Take the lines from the beginning of the data below through the line holding "return piece" and return exactly those.

Data excerpt »

^^^^^^^^^^^^^^^^

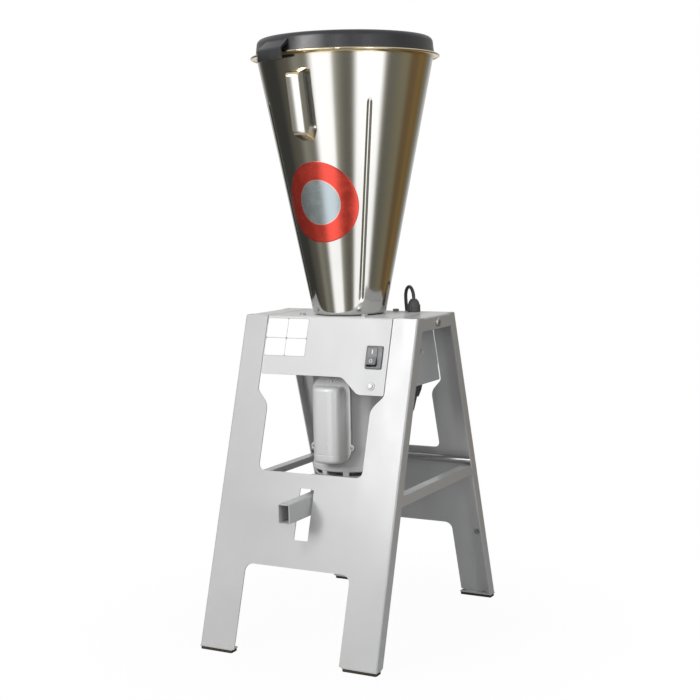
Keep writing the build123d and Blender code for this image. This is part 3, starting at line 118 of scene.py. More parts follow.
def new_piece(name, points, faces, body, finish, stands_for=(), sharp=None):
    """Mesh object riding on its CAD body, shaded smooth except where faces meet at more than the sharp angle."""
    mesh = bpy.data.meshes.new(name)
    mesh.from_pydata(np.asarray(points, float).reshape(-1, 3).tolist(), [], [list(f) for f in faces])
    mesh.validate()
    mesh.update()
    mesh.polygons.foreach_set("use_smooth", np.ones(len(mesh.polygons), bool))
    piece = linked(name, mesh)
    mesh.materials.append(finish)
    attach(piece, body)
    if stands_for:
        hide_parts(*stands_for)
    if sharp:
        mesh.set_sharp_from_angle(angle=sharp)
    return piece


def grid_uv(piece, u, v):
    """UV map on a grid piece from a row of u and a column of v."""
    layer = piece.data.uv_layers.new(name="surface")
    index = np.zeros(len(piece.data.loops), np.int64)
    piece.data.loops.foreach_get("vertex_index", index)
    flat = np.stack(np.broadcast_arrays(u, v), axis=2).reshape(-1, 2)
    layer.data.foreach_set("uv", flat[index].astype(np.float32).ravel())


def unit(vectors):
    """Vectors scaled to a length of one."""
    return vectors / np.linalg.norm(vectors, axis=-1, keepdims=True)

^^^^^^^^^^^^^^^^

Written solution »
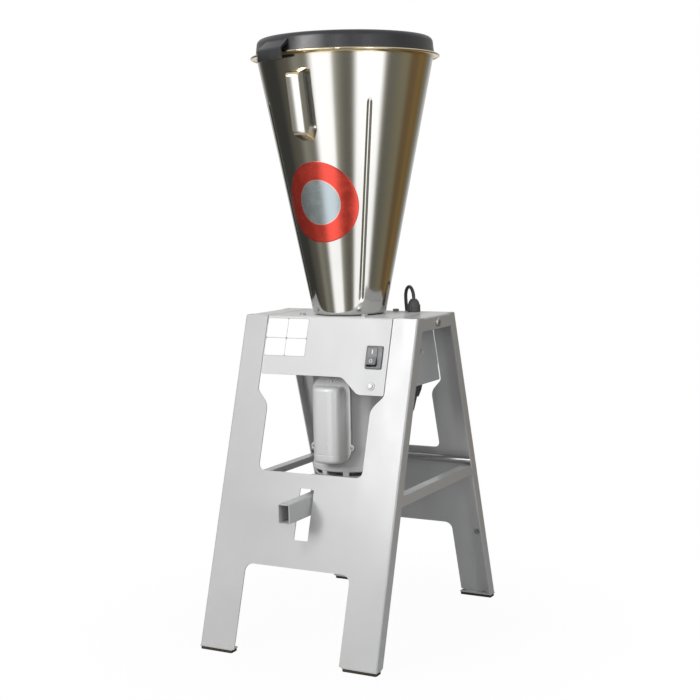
Keep writing the build123d and Blender code for this image. This is part 3, starting at line 118 of scene.py. More parts follow.
def new_piece(name, points, faces, body, finish, stands_for=(), sharp=None):
    """Mesh object riding on its CAD body, shaded smooth except where faces meet at more than the sharp angle."""
    mesh = bpy.data.meshes.new(name)
    mesh.from_pydata(np.asarray(points, float).reshape(-1, 3).tolist(), [], [list(f) for f in faces])
    mesh.validate()
    mesh.update()
    mesh.polygons.foreach_set("use_smooth", np.ones(len(mesh.polygons), bool))
    piece = linked(name, mesh)
    mesh.materials.append(finish)
    attach(piece, body)
    if stands_for:
        hide_parts(*stands_for)
    if sharp:
        mesh.set_sharp_from_angle(angle=sharp)
    return piece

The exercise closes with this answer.